#### GIVEN INSTRUCTION
Quote exactly, and only, the lines from the one with "What bpy script" down to the one with "with a magnet.", both included.

#### Entries with model source code
* * * * * * * * *

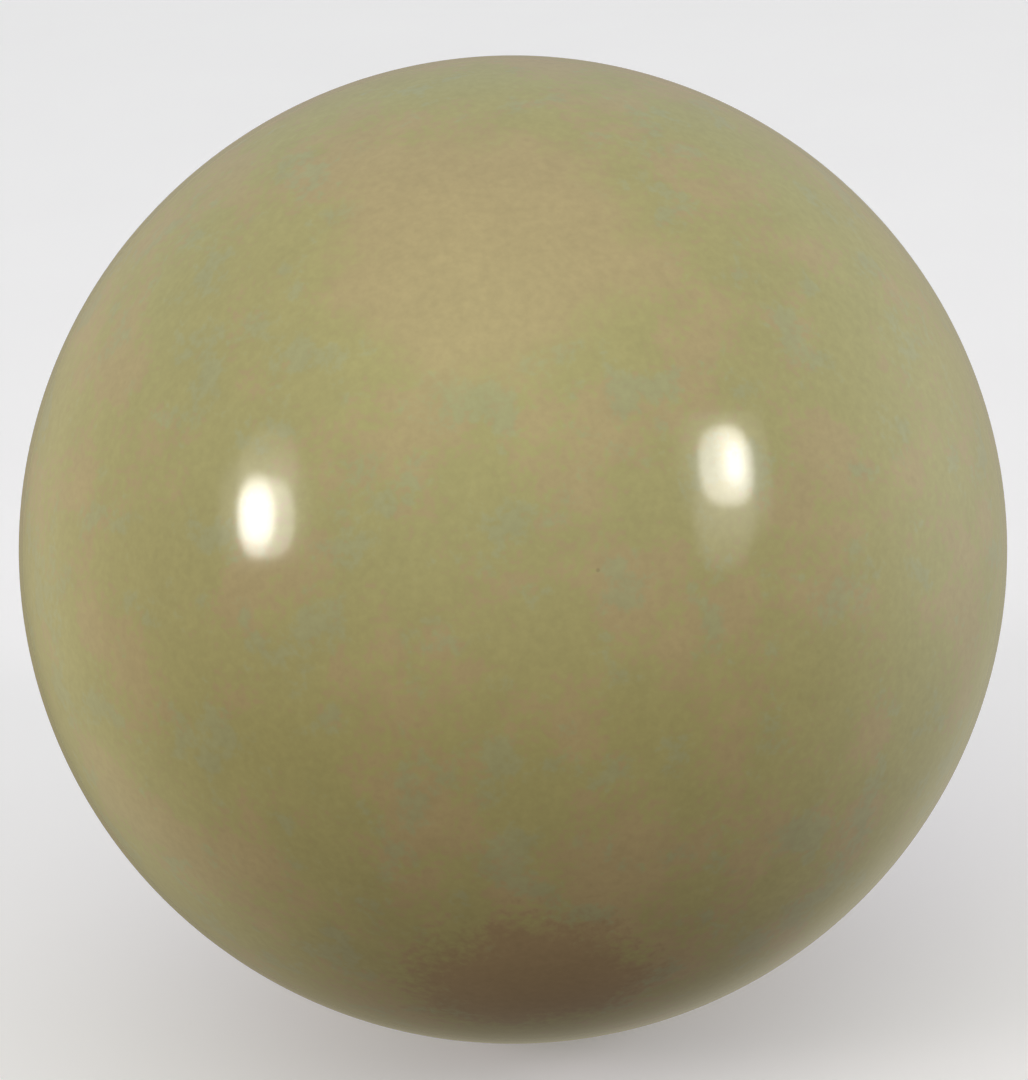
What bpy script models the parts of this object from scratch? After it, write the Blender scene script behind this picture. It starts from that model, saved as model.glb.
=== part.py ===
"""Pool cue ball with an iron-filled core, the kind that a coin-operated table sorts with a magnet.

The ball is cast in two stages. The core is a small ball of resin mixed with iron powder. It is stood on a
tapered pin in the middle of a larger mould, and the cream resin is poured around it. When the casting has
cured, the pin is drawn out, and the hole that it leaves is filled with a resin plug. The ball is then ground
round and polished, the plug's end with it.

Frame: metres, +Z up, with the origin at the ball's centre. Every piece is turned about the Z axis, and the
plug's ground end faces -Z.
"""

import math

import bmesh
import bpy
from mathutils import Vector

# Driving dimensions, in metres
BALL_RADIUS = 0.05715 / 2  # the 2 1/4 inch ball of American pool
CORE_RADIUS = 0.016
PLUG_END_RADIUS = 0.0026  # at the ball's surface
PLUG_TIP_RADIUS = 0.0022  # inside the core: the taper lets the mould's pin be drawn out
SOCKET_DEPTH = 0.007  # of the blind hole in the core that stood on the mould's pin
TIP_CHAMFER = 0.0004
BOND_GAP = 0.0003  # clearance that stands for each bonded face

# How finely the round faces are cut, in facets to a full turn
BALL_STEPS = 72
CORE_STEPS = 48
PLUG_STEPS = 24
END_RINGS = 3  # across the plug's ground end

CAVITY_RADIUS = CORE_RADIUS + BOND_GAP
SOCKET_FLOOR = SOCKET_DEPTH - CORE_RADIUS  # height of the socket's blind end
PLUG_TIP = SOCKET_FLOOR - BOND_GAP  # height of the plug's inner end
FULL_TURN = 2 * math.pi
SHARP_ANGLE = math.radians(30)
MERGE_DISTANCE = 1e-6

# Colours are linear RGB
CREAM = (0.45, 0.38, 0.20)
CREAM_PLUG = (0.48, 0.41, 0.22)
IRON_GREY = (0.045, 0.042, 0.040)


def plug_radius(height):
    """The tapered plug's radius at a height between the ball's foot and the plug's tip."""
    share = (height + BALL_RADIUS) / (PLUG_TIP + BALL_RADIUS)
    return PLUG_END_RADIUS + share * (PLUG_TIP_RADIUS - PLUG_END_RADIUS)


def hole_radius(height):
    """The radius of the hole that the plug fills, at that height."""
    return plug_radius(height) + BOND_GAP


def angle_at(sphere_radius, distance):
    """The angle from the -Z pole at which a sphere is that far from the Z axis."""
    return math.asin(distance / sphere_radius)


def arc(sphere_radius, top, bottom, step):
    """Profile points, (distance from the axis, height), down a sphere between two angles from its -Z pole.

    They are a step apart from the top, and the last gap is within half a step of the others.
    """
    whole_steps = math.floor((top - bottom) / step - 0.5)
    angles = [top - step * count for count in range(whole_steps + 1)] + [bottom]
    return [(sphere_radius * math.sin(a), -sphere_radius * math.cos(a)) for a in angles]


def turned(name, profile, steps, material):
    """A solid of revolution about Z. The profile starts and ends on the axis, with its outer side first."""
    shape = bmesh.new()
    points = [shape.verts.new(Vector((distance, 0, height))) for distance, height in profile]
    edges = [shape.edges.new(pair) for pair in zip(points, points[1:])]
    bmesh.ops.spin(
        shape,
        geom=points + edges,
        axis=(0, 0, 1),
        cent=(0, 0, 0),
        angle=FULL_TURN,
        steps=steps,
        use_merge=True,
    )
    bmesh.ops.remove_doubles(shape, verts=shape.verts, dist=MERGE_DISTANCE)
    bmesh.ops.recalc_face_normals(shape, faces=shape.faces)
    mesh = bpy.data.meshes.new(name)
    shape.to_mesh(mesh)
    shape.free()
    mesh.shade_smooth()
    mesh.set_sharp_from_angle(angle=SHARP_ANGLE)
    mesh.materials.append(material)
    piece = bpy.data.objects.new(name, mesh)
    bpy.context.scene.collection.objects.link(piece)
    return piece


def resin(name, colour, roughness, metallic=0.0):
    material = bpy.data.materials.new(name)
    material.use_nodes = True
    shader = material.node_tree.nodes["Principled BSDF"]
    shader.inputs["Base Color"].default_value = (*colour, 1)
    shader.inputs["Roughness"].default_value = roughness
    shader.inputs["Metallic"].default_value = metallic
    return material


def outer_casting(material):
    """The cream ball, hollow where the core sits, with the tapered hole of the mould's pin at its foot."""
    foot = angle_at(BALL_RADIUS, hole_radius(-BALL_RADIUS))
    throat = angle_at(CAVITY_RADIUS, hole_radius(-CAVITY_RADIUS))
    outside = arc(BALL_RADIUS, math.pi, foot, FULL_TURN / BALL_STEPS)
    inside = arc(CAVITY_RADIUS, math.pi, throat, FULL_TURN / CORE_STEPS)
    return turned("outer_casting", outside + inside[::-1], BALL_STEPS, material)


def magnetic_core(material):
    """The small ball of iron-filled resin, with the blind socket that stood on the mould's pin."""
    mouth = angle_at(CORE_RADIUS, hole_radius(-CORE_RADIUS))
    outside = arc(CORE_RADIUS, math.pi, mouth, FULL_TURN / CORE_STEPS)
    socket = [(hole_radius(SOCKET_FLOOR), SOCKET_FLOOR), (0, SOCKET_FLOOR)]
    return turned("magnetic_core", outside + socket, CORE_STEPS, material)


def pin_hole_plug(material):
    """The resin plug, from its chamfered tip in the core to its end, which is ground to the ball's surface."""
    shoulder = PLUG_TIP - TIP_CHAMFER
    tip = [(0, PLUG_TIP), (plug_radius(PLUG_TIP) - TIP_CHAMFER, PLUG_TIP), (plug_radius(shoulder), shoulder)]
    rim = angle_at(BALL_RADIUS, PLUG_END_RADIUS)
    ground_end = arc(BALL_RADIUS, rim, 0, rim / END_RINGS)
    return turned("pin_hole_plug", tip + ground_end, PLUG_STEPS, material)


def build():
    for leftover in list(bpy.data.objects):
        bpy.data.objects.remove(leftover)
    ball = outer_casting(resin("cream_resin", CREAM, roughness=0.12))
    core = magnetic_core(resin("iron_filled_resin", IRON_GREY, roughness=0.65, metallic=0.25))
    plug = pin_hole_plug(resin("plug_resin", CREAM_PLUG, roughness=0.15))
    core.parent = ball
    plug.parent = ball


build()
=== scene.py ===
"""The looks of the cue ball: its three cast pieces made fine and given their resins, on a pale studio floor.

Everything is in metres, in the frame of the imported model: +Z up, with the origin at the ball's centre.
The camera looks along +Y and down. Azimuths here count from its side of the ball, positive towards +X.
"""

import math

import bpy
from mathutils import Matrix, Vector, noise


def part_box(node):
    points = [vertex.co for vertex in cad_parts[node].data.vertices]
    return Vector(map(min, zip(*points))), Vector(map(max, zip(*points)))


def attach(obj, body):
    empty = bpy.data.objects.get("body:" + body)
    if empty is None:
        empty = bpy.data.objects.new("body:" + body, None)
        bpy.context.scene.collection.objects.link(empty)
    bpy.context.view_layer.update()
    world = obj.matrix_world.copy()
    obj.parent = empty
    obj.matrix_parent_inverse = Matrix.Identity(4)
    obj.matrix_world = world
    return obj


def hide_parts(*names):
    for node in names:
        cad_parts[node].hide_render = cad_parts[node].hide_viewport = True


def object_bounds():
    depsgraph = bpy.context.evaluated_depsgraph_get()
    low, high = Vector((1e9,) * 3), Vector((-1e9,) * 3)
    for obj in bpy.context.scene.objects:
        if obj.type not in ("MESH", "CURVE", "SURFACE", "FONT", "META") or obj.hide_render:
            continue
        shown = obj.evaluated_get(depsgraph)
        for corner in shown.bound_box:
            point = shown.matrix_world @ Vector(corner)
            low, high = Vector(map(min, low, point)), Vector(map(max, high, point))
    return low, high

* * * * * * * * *

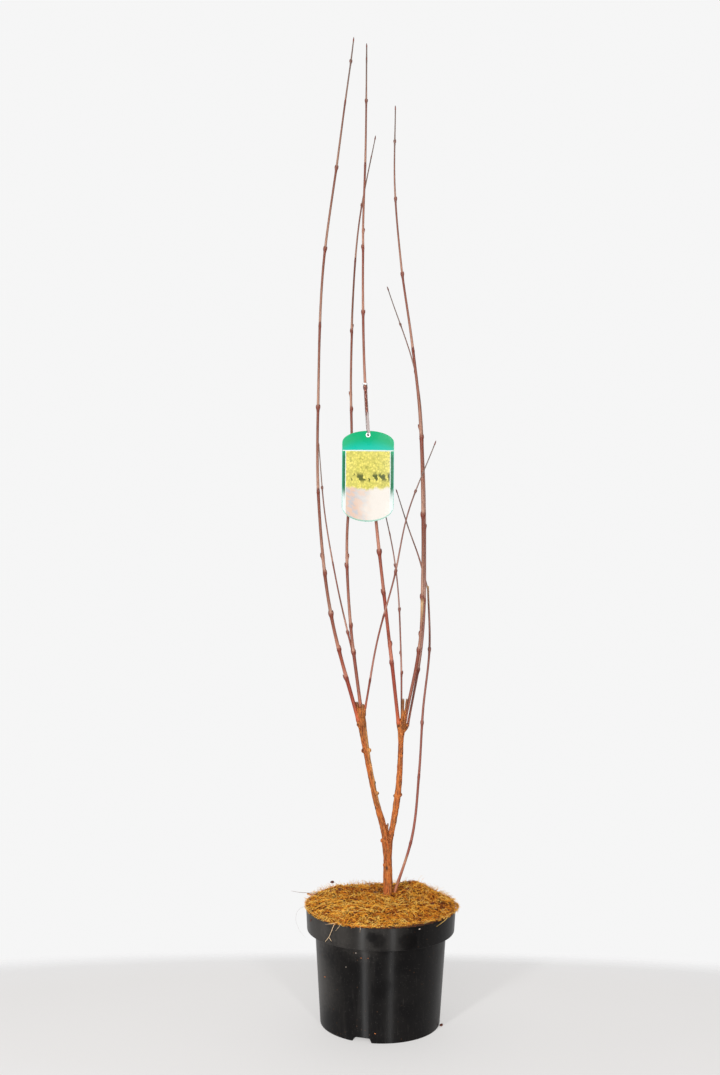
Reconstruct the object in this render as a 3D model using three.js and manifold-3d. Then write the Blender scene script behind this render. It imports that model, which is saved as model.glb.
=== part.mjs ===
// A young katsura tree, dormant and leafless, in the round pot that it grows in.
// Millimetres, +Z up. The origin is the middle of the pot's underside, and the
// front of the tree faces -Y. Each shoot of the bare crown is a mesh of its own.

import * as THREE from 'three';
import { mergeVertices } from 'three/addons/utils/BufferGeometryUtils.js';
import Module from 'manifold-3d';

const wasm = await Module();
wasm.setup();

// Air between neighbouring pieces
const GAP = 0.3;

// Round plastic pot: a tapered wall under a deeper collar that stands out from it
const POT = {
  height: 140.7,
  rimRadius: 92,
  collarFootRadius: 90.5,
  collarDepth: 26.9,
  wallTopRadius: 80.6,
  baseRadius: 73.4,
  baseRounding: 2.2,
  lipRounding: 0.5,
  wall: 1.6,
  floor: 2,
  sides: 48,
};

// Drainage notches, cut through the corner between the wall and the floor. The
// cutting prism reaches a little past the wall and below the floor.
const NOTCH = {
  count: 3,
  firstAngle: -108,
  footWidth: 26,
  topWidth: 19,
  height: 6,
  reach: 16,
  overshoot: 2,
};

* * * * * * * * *

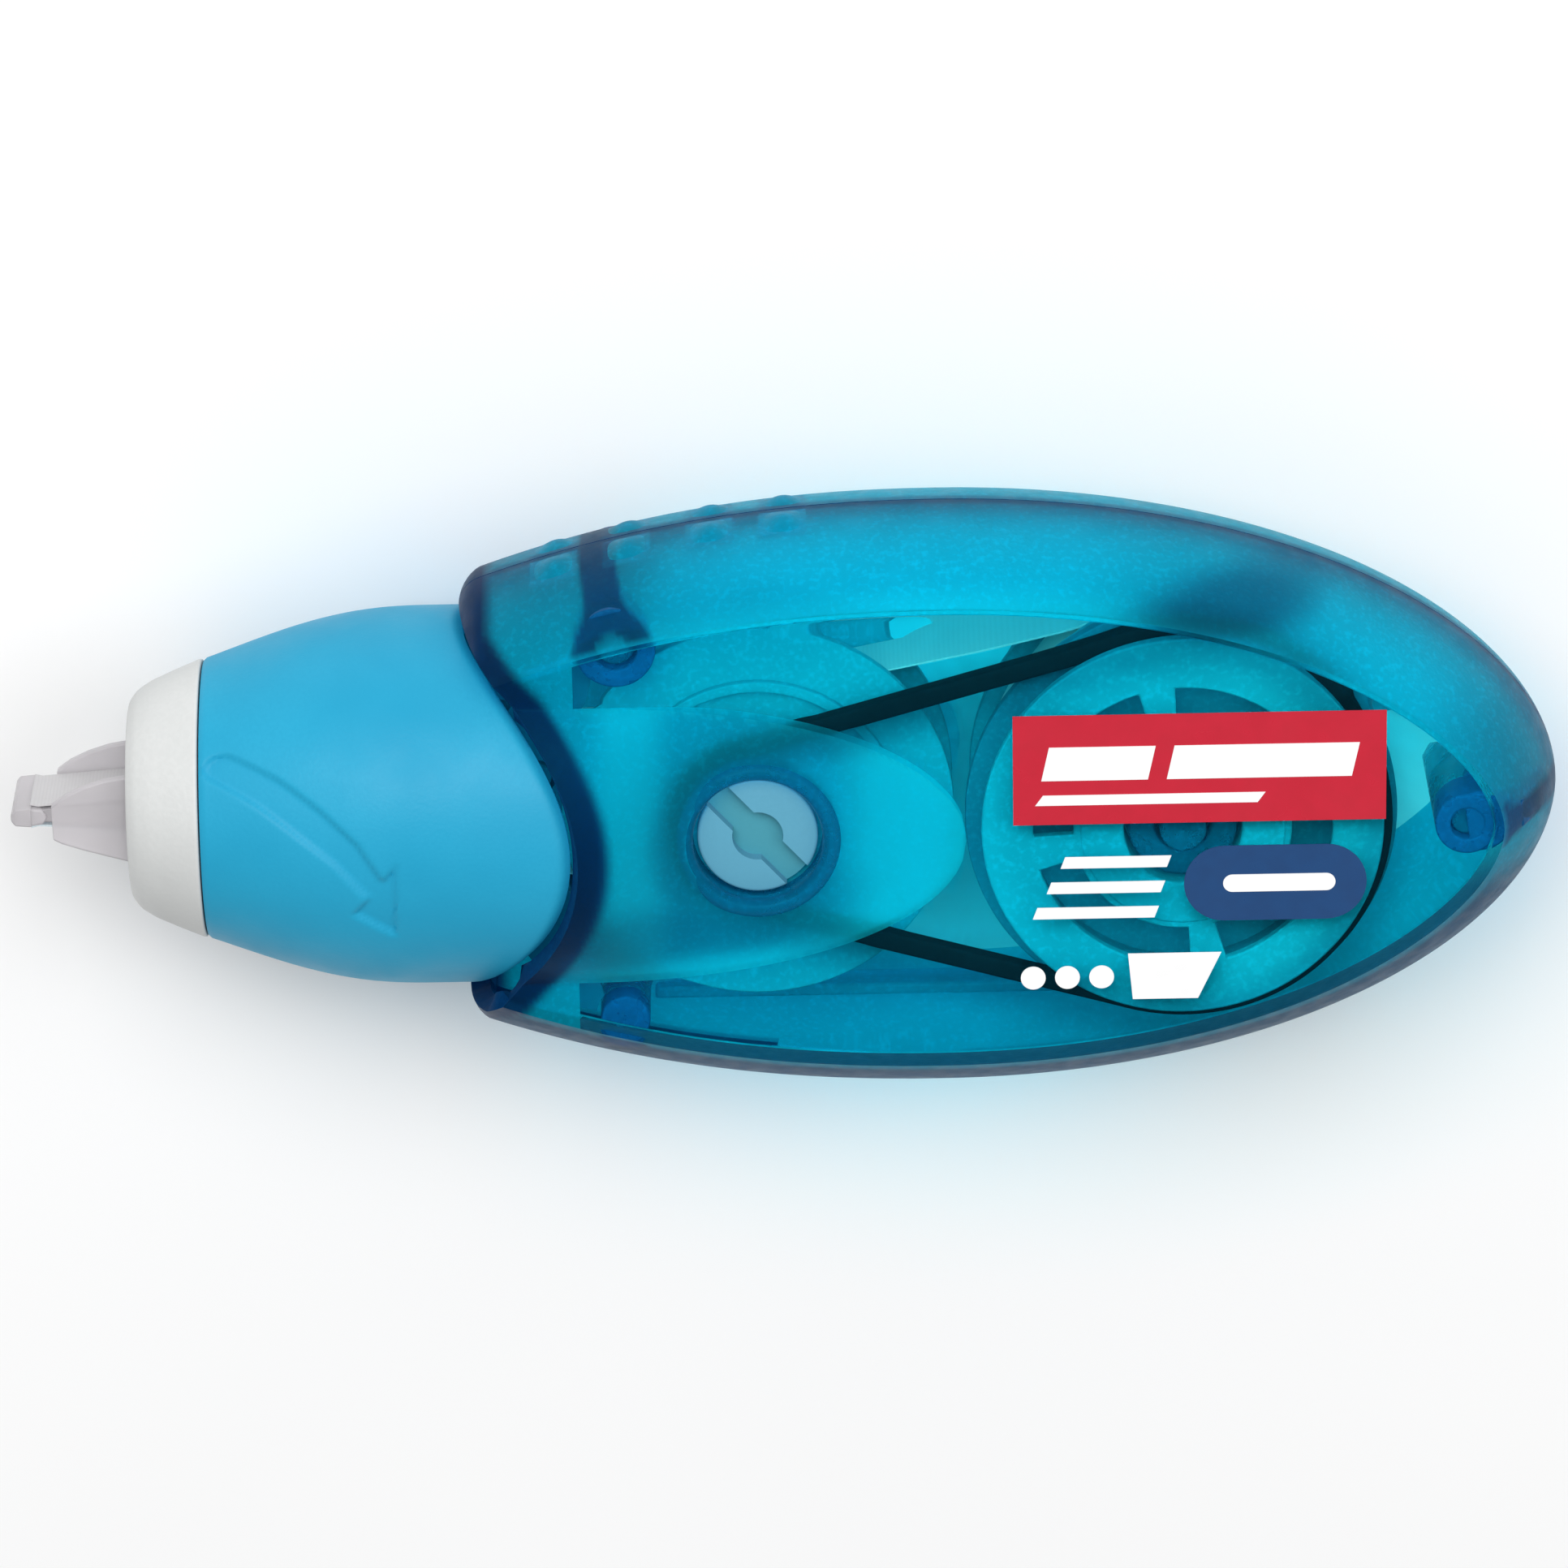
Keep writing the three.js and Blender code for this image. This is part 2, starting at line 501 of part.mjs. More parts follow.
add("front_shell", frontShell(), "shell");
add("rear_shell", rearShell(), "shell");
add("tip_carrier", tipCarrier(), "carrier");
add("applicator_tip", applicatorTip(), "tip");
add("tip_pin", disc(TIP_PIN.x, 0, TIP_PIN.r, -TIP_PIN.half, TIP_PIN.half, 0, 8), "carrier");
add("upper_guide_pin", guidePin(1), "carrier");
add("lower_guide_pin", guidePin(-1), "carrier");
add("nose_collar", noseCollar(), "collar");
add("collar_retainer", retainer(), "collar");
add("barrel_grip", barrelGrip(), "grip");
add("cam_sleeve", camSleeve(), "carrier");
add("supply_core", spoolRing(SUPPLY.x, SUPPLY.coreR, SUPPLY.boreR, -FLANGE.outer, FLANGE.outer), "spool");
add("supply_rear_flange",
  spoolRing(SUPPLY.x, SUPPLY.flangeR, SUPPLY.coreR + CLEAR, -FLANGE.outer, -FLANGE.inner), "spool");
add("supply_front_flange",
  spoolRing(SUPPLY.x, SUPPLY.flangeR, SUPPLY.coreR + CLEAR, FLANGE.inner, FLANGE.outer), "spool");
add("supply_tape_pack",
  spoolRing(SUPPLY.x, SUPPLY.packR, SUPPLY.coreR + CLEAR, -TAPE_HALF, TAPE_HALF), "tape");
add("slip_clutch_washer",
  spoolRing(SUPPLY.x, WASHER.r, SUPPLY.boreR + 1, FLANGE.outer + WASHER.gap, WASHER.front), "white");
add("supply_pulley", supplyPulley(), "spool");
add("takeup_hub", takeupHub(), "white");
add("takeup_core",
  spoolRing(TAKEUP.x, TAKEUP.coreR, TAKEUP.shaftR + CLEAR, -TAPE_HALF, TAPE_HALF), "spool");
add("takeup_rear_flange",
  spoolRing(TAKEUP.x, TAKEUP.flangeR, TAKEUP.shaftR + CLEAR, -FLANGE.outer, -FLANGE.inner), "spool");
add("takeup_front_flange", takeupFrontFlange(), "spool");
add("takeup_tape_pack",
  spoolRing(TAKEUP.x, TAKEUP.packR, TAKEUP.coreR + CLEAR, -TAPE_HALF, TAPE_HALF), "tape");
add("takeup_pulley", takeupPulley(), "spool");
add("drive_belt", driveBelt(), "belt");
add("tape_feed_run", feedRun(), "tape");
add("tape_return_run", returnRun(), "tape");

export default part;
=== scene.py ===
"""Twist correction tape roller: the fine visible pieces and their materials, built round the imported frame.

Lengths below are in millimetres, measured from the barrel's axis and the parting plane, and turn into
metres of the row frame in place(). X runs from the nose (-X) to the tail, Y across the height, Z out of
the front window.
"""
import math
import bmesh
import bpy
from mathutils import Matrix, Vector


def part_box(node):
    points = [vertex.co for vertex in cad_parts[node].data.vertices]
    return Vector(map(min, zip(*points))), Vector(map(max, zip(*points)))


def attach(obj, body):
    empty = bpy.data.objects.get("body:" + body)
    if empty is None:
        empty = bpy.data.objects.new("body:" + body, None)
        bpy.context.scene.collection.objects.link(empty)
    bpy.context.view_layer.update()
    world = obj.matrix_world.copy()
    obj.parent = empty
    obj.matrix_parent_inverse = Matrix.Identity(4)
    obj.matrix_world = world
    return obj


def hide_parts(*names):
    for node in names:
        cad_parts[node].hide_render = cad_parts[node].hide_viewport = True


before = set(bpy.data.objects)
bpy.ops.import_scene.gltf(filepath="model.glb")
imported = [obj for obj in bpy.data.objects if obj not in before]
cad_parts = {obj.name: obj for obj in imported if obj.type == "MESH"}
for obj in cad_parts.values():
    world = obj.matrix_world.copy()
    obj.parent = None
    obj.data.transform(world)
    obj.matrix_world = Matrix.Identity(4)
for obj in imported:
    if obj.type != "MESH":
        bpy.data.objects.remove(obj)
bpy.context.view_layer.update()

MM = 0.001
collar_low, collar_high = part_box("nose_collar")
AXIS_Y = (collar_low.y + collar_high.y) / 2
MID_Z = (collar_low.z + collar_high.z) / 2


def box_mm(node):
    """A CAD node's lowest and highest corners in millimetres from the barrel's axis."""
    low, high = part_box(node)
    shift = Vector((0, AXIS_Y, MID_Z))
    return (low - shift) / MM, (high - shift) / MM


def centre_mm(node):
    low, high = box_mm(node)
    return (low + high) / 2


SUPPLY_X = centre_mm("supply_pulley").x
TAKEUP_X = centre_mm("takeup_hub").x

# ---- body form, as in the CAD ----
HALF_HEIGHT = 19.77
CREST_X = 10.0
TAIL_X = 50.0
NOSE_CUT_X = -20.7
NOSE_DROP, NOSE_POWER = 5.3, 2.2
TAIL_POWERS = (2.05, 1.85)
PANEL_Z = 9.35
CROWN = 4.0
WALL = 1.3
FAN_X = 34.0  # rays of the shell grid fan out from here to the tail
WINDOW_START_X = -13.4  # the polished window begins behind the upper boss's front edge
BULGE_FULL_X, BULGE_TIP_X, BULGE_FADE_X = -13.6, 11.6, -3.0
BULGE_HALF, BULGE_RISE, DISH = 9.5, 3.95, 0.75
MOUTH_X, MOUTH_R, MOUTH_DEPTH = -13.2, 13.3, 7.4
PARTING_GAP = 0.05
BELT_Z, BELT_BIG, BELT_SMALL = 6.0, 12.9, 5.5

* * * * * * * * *

#### TASK RESPONSE
What bpy script models the parts of this object from scratch? After it, write the Blender scene script behind this picture. It starts from that model, saved as model.glb.
=== part.py ===
"""Pool cue ball with an iron-filled core, the kind that a coin-operated table sorts with a magnet.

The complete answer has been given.